Alarmists and media lied both about general wheat trends and wheat production in specific countries and continents. For instance, Reuters cited a single report to claim wheat yields had fallen in hotter regions such as in Africa, Australia, Brazil, and India. The real data, highlighted by Taylor, tell a quite different story:

Wheat production in Egypt, the only significant producer of wheat in Africa, has quadrupled during the past 30 years, “with the past 10 years producing the 10 highest wheat crops in Egyptian history.”

In addition, “Africa’s second largest wheat producing country, Morocco, produced its highest wheat crop in history in 2013,” and South Africa produced record wheat yields in 2014.

Brazil also produced consecutive years of record wheat yields in 2013 and 2014, 2014’s wheat crop being 30 percent larger than 2013’s record yield.

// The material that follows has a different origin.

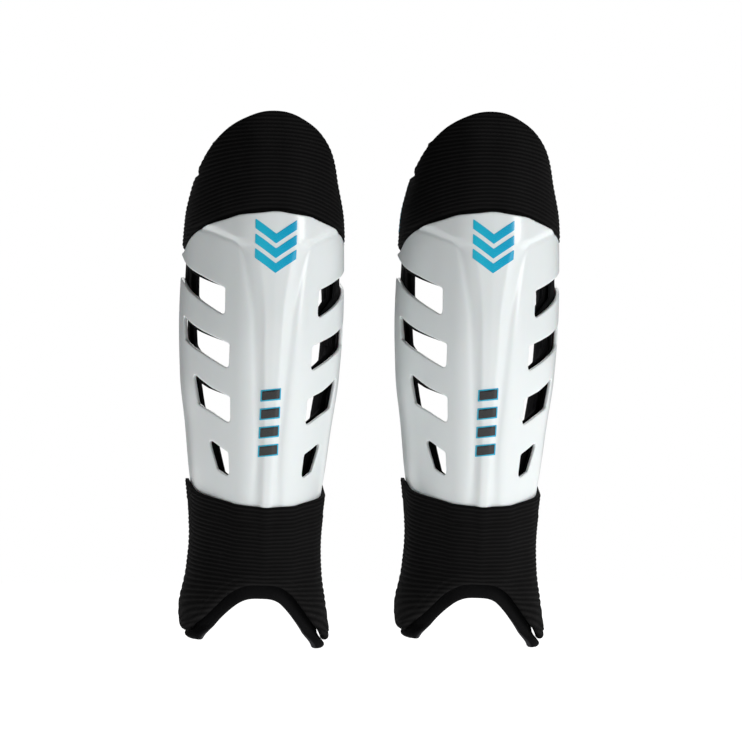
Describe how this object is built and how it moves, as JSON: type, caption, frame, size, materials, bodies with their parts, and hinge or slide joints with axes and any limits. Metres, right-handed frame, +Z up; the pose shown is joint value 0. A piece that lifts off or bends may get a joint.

India appears likely in 2014 to surpass its previous wheat production record, set in 2012.

Of the countries cited by Reuters as having falling wheat production, only Australia failed to produce a record crop in 2013 or 2014. However, as Taylor points out, “its 2014 wheat crop was the eighth largest in its history,” with the record yield set just three years ago in 2011. Australia’s wheat production has risen steadily for four decades, with 2014’s wheat crop being four times larger than the yield in 1972.

For far too long, environmentalists and their willing dupes in the media have been allowed to make false claims unchallenged. Once the facts are checked, global warming-related food fears should fade, like darkness before the light of day.

See the world wheat record and the US corn and soybean record yields.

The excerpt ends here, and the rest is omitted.